Effective metrics typically share several characteristics:
- They support decision-making.
- They encourage healthy engineering behaviors.
- They improve collaboration.
- They reveal trends over time.
- They connect technical work with business goals.
- They are easy to understand and explain.
Metrics that exist only to populate dashboards rarely lead to meaningful improvements.
Building a Metrics Culture Without Creating Fear

Introducing engineering analytics requires careful communication.
Developers often worry that metrics will be used for surveillance or performance evaluations. Leaders can address these concerns by emphasizing that analytics is intended to improve systems—not monitor individuals.

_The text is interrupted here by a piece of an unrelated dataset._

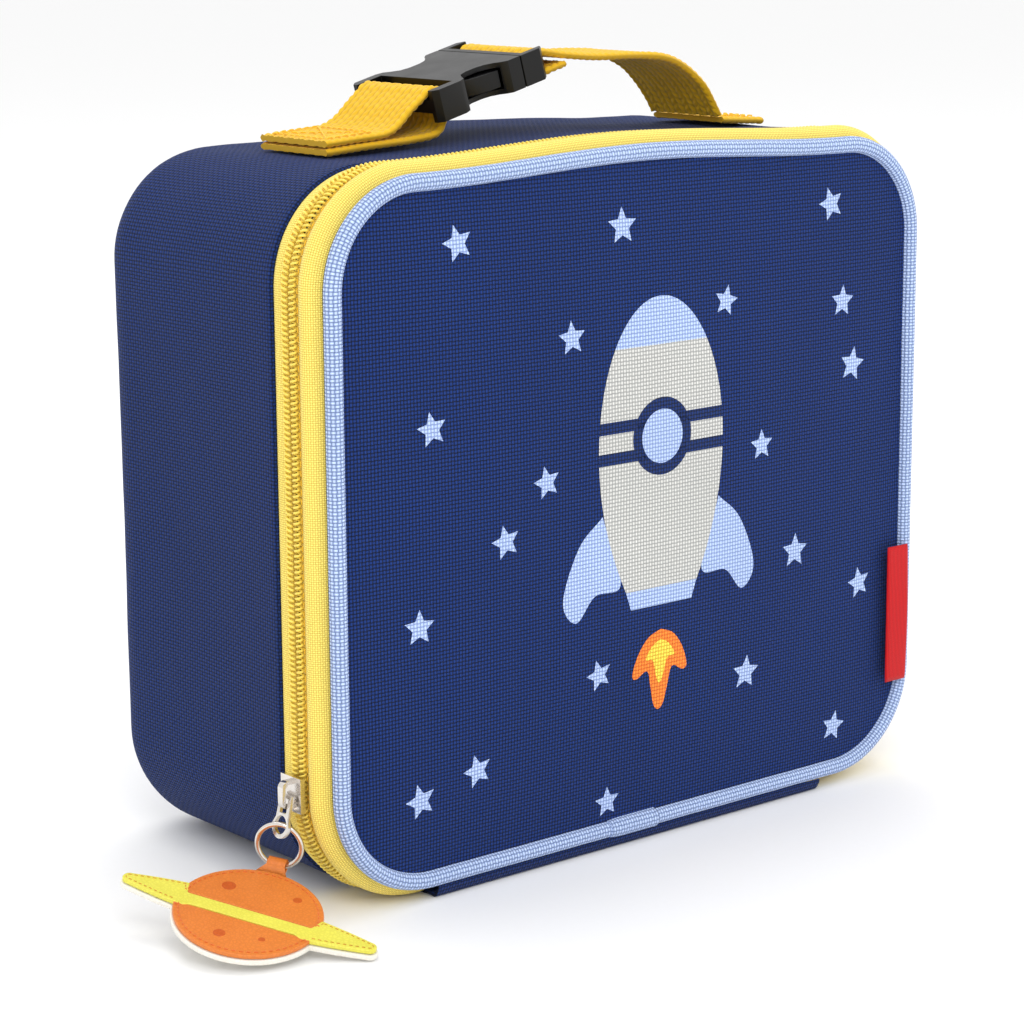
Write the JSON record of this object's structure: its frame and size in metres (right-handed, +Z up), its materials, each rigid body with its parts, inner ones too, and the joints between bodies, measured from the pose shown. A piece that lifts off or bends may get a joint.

A healthy metrics culture encourages teams to:
- Identify workflow bottlenecks.
- Experiment with process improvements.
- Measure the impact of changes.
- Share learnings across teams.
- Continuously refine engineering practices.
When teams trust how metrics are used, they are more likely to engage with the data and contribute ideas for improvement.
Focusing on What Truly Matters
Modern engineering organizations recognize that productivity cannot be captured by counting lines of code, commits, or completed tickets. These activity metrics offer only a partial view of performance and often encourage behaviors that do little to improve software or customer outcomes.
The metrics that truly matter measure how effectively teams deliver reliable software, collaborate across functions, respond to change, and create business value. They provide leaders with actionable insights instead of superficial statistics and help organizations continuously improve without losing sight of quality or long-term sustainability.
By moving beyond lines of code and embracing outcome-focused analytics, engineering leaders gain a clearer understanding of what drives success. Instead of rewarding activity for its own sake, they can foster an environment where engineering excellence is defined by meaningful impact, resilient systems, and the consistent delivery of value to customers and the business alike.